Evaluating the health hazards available for Herbicide X has shown that this herbicide is highly carcinogenic. This can be seen in animal studies conducted although there are no human studies available for the herbicide X. Those available peer-reviewed studies help in identifying and labeling herbicide X has a cancer causing herbicide as we see in majority of herbicides.
Considering the exposure assessment to the herbicide X, the rate of exposure is likely to be high simply because of the sole dependence of the community on the herbicide, it spent about 3 months before degradation, contact possible via eating of the vegetables or skin contact by children on the playground. All these modes increase the rate of exposure hence making the community to live at high risk of health hazards from the herbicide X.

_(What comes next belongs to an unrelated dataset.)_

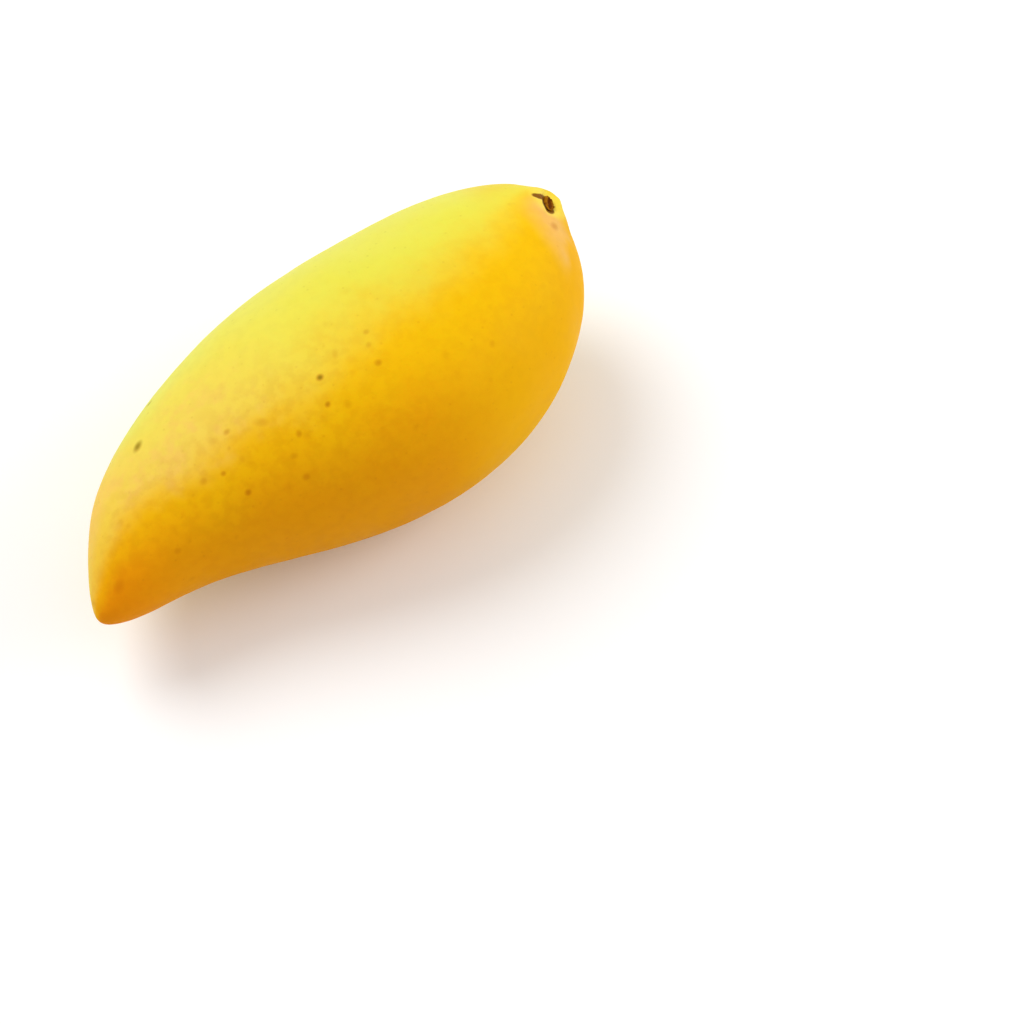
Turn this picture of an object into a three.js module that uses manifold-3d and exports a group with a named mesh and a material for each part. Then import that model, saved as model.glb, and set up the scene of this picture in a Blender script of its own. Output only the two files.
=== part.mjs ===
// A ripe mango of the long, beaked, yellow South-East Asian kind, lying on one cheek.
//
// The fruit grew as one piece, so it is one solid. Its surface is a unit sphere whose points are
// carried onto the long, curved body of the fruit. In the stem end is a shallow hollow, and the
// dry stub of the stalk stands in it as a piece of its own.
//
// Units are millimetres. +X runs from the beak to the stem end, +Y to the convex back and +Z up.
// The origin is the middle of the small flat spot that the fruit rests on.

import * as THREE from 'three';
import { mergeVertices } from 'three/addons/utils/BufferGeometryUtils.js';
import Module from 'manifold-3d';

const wasm = await Module();
wasm.setup();

// Body: its size, and how full its cross-sections are along the station, which runs from -1 at
// the beak to 1 at the stem end. The fullness is a polynomial in the station, less a narrowing
// that is felt only at the beak.
const LENGTH = 160;
const WIDTH = 72;
const THICKNESS = 62.6;
const FULLNESS = [1, 0.27, -0.26, 0.12, 0.36, -0.36];
const BEAK_NARROWING = { shift: 0.48, power: 20 };
const SQUARENESS = 0.06;

// Bends of the centre line, each a shift of the cross-section towards the back or upwards, and
// the small point that draws out the beak's tip.
const SWAY = { shift: 2.4, phase: 0.66 };
const BEAK_HOOK = { shift: 16, power: 8.7 };
const STEM_SHOULDER = { shift: 5.2, power: 8 };
const STEM_LIFT = { shift: 6, power: 8 };
const BEAK_POINT = { shift: 1.6, power: 30 };

// The flank below the stalk is drawn in a little, round one point of the skin.
const FLANK = {
  middle: new THREE.Vector3(69.3, 0.7, 47),
  outward: new THREE.Vector3(0.87, -0.3, 0.4).normalize(),
  depth: 1.4,
  reach: 10,
};

// Resting: the stem end lies a little higher, and the ripe flesh gives half a millimetre under
// the fruit's weight. The rest point is the middle of that flat spot, close under the centre of
// mass, measured from the middle of the body.
const PITCH = THREE.MathUtils.degToRad(3.5);
const REST_POINT = new THREE.Vector3(7.5, -1.8, -30.85);

// Stem end: where the stalk leaves the body, and the way it points, which leans a little from
// square to the skin. The stalk's scar is an oval: its hollow is cut by a ball, and the stub
// stands in it, with both drawn out one way and narrowed the other.
const STEM_DIRECTION = new THREE.Vector3(0.939, 0, 0.344).normalize();
const STALK_AXIS = new THREE.Vector3(0.704, -0.09, 0.704).normalize();
const SCAR_OVAL = { along: 1.6, across: 0.66, turn: THREE.MathUtils.degToRad(43) };
const HOLLOW_RADIUS = 6.5;
const HOLLOW_DEPTH = 0.8;
const STUB_RADIUS = 2.3;
const STUB_HEIGHT = 0.3;
const STUB_DISH = 0.35;
const GAP = 0.3;

// Fineness of the meshes.
const BODY_DETAIL = 15;
const HOLLOW_SIDES = 48;
const STUB_SIDES = 28;
const STUB_FOOT_STEPS = 5;

const SKIN = { color: 0xf2bf1c, roughness: 0.5, metalness: 0 };
const DRY_STALK = { color: 0x4a2610, roughness: 0.85, metalness: 0 };

// How far a bend moves a section, whose reach is 0 at the far end of the body and 1 at this one.
function bendShift(bend, reach) {
  return bend.shift * reach ** bend.power;
}

// How full the cross-section is at a station, as a share of the fullest.
function fullness(station) {
  const full = FULLNESS.reduce((sum, factor, power) => sum + factor * station ** power, 0);
  return full - bendShift(BEAK_NARROWING, (1 - station) / 2);
}

// How far the centre line lies towards the back at a station.
function backShift(station) {
  return bendShift(STEM_SHOULDER, (1 + station) / 2)
    - bendShift(BEAK_HOOK, (1 - station) / 2)
    - SWAY.shift * Math.sin(Math.PI * station + SWAY.phase);
}

// Draws a point of the skin in, the more the nearer it lies to the middle of the flank.
function drawFlankIn(point) {
  const nearness = Math.exp(-point.distanceToSquared(FLANK.middle) / FLANK.reach ** 2);
  return point.addScaledVector(FLANK.outward, -FLANK.depth * nearness);
}

// Carries a point of the unit sphere onto the skin of the resting fruit.
function skinPoint(direction) {
  const { x: station, y: across, z: up } = direction;
  const full = fullness(station);
  const width = (WIDTH / 2) * full * across * (1 + SQUARENESS * up ** 2);
  const height = (THICKNESS / 2) * full * up * (1 + SQUARENESS * across ** 2);
  const point = new THREE.Vector3(
    (LENGTH / 2) * station - bendShift(BEAK_POINT, (1 - station) / 2),
    width + backShift(station),
    height + bendShift(STEM_LIFT, (1 + station) / 2),
  );
  return drawFlankIn(point.applyAxisAngle(new THREE.Vector3(0, 1, 0), -PITCH).sub(REST_POINT));
}

// Turns a closed geometry into a solid that can be cut.
function solidOf(geometry) {
  const bare = geometry.clone();
  bare.deleteAttribute('normal');
  bare.deleteAttribute('uv');
  const merged = mergeVertices(bare);
  return new wasm.Manifold(new wasm.Mesh({
    numProp: 3,
    vertProperties: Float32Array.from(merged.attributes.position.array),
    triVerts: Uint32Array.from(merged.index.array),
  }));
}

// Turns a solid back into a geometry.
function geometryOf(solid) {
  const { vertProperties, triVerts } = solid.getMesh();
  const geometry = new THREE.BufferGeometry();
  geometry.setAttribute('position', new THREE.BufferAttribute(vertProperties, 3));
  geometry.setIndex(new THREE.BufferAttribute(triVerts, 1));
  geometry.computeVertexNormals();
  return geometry;
}

// The whole body, before anything is cut from it.
function bodyGeometry() {
  const body = new THREE.IcosahedronGeometry(1, BODY_DETAIL);
  const corners = body.attributes.position;
  for (let i = 0; i < corners.count; i += 1) {
    const { x, y, z } = skinPoint(new THREE.Vector3().fromBufferAttribute(corners, i));
    corners.setXYZ(i, x, y, z);
  }
  return body;
}

// Everything below the level that the fruit rests on.
function groundGeometry() {
  return new THREE.BoxGeometry(2 * LENGTH, 2 * LENGTH, THICKNESS).translate(0, 0, -THICKNESS / 2);
}

// Draws a round geometry out into the oval of the scar.
function toOval(geometry) {
  return geometry.scale(SCAR_OVAL.along, SCAR_OVAL.across, 1).rotateZ(SCAR_OVAL.turn);
}

// The ball that makes the stem hollow, on the stem end's own axis.
function hollowGeometry() {
  const ball = new THREE.SphereGeometry(HOLLOW_RADIUS, HOLLOW_SIDES, HOLLOW_SIDES / 2);
  return toOval(ball.translate(0, 0, HOLLOW_RADIUS - HOLLOW_DEPTH));
}

// Height of the hollow's bed at a distance from its middle.
function hollowBed(radius) {
  return HOLLOW_RADIUS - HOLLOW_DEPTH - Math.sqrt(HOLLOW_RADIUS ** 2 - radius ** 2);
}

// The stub of the stalk: its foot follows the hollow's bed, its sides draw in towards the top,
// and the top is dished where the pith has dried back.
function stubGeometry() {
  const foot = Array.from({ length: STUB_FOOT_STEPS + 1 }, (_, i) => {
    const radius = (STUB_RADIUS * i) / STUB_FOOT_STEPS;
    return new THREE.Vector2(radius, hollowBed(radius) + GAP);
  });
  const top = [
    new THREE.Vector2(0.92 * STUB_RADIUS, 0.35 * STUB_HEIGHT),
    new THREE.Vector2(0.8 * STUB_RADIUS, 0.88 * STUB_HEIGHT),
    new THREE.Vector2(0.62 * STUB_RADIUS, STUB_HEIGHT),
    new THREE.Vector2(0, STUB_HEIGHT - STUB_DISH),
  ];
  return toOval(new THREE.LatheGeometry([...foot, ...top], STUB_SIDES).rotateX(Math.PI / 2));
}

// The stem end's own place: its origin on the skin, its +Z along the stalk, and its +X as near
// as can be to the fruit's own.
function stemPlace() {
  const forward = new THREE.Vector3(1, 0, 0).projectOnPlane(STALK_AXIS).normalize();
  const side = STALK_AXIS.clone().cross(forward);
  const turn = new THREE.Matrix4().makeBasis(forward, side, STALK_AXIS);
  const place = new THREE.Group();
  place.position.copy(skinPoint(STEM_DIRECTION));
  place.quaternion.setFromRotationMatrix(turn);
  place.updateMatrix();
  return place;
}

// One named piece with its own material.
function piece(name, geometry, look) {
  const mesh = new THREE.Mesh(geometry, new THREE.MeshStandardMaterial(look));
  mesh.name = name;
  return mesh;
}

const mango = new THREE.Group();
const stem = stemPlace();

const hollow = solidOf(hollowGeometry().applyMatrix4(stem.matrix));
const fruit = solidOf(bodyGeometry()).subtract(solidOf(groundGeometry())).subtract(hollow);
mango.add(piece('fruit', geometryOf(fruit), SKIN));

stem.add(piece('stem_stub', stubGeometry(), DRY_STALK));
mango.add(stem);

export default mango;
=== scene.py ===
"""A ripe, beaked mango lying on one cheek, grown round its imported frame, with a plain studio.

The fruit's skin and its stalk stub are meshes made from the sizes in the panel. Lengths are in
metres. +X runs from the beak to the stem end, +Y to the convex back and +Z up.
"""

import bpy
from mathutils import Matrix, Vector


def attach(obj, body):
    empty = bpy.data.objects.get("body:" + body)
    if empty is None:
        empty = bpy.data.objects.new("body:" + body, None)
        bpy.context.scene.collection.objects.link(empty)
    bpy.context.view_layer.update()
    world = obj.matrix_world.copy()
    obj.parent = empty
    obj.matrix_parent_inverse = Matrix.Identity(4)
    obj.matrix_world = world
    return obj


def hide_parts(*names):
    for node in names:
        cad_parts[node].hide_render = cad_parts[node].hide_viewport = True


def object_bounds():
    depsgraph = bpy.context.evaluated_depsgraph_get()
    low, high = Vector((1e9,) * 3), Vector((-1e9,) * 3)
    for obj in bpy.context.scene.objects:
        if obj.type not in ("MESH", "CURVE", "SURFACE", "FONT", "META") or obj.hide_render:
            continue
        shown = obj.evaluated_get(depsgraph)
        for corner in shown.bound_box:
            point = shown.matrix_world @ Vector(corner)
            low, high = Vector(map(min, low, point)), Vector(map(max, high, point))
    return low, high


bl_info = {
    "name": "Ripe Mango",
    "version": (1, 0, 0),
    "blender": (4, 5, 0),
    "location": "View3D > Sidebar > Mango",
    "description": "Grows a ripe, beaked mango with its stalk stub, and sets up its studio",
    "category": "Object",
}

import math

import bpy
import numpy as np
from bpy.props import FloatProperty, FloatVectorProperty, IntProperty, PointerProperty
from mathutils import Matrix, Vector, noise

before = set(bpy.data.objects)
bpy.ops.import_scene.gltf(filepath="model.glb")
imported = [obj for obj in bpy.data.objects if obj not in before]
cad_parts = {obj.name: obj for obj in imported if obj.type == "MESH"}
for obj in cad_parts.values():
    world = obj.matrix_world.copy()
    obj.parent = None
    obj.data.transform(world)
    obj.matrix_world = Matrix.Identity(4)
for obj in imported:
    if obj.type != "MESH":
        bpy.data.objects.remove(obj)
CAD_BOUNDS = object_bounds()
MM = 0.001
WHITE = (1.0, 1.0, 1.0, 1.0)

# How full the cross-sections are along the station, which runs from -1 at the beak to 1 at the
# stem end: the factors of a polynomial in the station.
FULLNESS = (1.0, 0.27, -0.26, 0.12, 0.36, -0.36)

# Waves of the skin: the size and the height of each kind. They calm down towards the stalk,
# between these distances from it and to this share.
WAVES = ((34 * MM, 0.32 * MM), (9 * MM, 0.07 * MM))
CALMING = (8 * MM, 22 * MM)
CALMEST = 0.15
# How softly the resting spot's edge is rounded, and the gap under the stub's foot.
REST_SOFTNESS = 0.12 * MM
STUB_GAP = 0.05 * MM

# The stem end takes its own shape this far round the stalk and this far under it.
STEM_REACH = 16 * MM
STEM_DEPTH = 12 * MM
# The crest round the hollow: its radius, its width on the inside and the outside, its height,
# and how many pleats of what height it has.
CREST_RADIUS = 4.4 * MM
CREST_WIDTHS = (1.4 * MM, 2.6 * MM)
CREST_HEIGHT = 0.15 * MM
PLEATS = 11
PLEAT_HEIGHT = 0.05 * MM
# The dried crack: its bend in radians a metre, the distance from the stalk at which it lies in
# its own direction, half its width, what that gains at its mouth, and its depth.
CRACK_BEND = 60
CRACK_MIDDLE = 5.5 * MM
CRACK_HALF_WIDTH = 1.65 * MM
CRACK_MOUTH = 0.5 * MM
CRACK_DEPTH = 0.22 * MM
# The dark stain round the stub: its middle and half its size, along and across the oval scar.
STAIN_MIDDLE = (-0.8 * MM, 0.35 * MM)
STAIN_REACH = (4.8 * MM, 2.35 * MM)
# The stub's top: half the width of its cleft, the cleft's depth, how ragged the top is, and how
# far one side of it has chipped away.
CLEFT_HALF_WIDTH = 0.42 * MM
CLEFT_DEPTH = 0.38 * MM
RAGGEDNESS = 0.16 * MM
CHIP_DEPTH = 0.35 * MM

# The lamps: how wide each is, and how far it stands from the fruit's middle to the camera's
# right, ahead of it and up.
KEY_LAMP = (0.9, (-0.62, 0.45, 1.05))
SIDE_LAMP = (0.8, (1.05, 0.2, 0.5))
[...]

Evaluating the dose-response pattern, it can be concluded that the community is at higher risk of high concentration because of the longer time it takes for the herbicide to degrade and the spraying which occur twice at different period in a year. The implication of this is that the community is at risk for about 6 months in a year.
The absence of human studies as regards to the carcinogenic effects of Herbicide X is not available. This is a major shortcoming in characterization of the effects such chemical could have. Although, animal studies, exposure and risk assessment all support increased risk, this is not yet conclusive but there is a tendency for a high cancer risk associated with herbicide X. This all support the need for the chemical to be banned for the time being before there is any available human data.
California Environmental protection Agency, (2012). A Guide to health risk Assessment. Office of Environmental Health Hazard Assessment.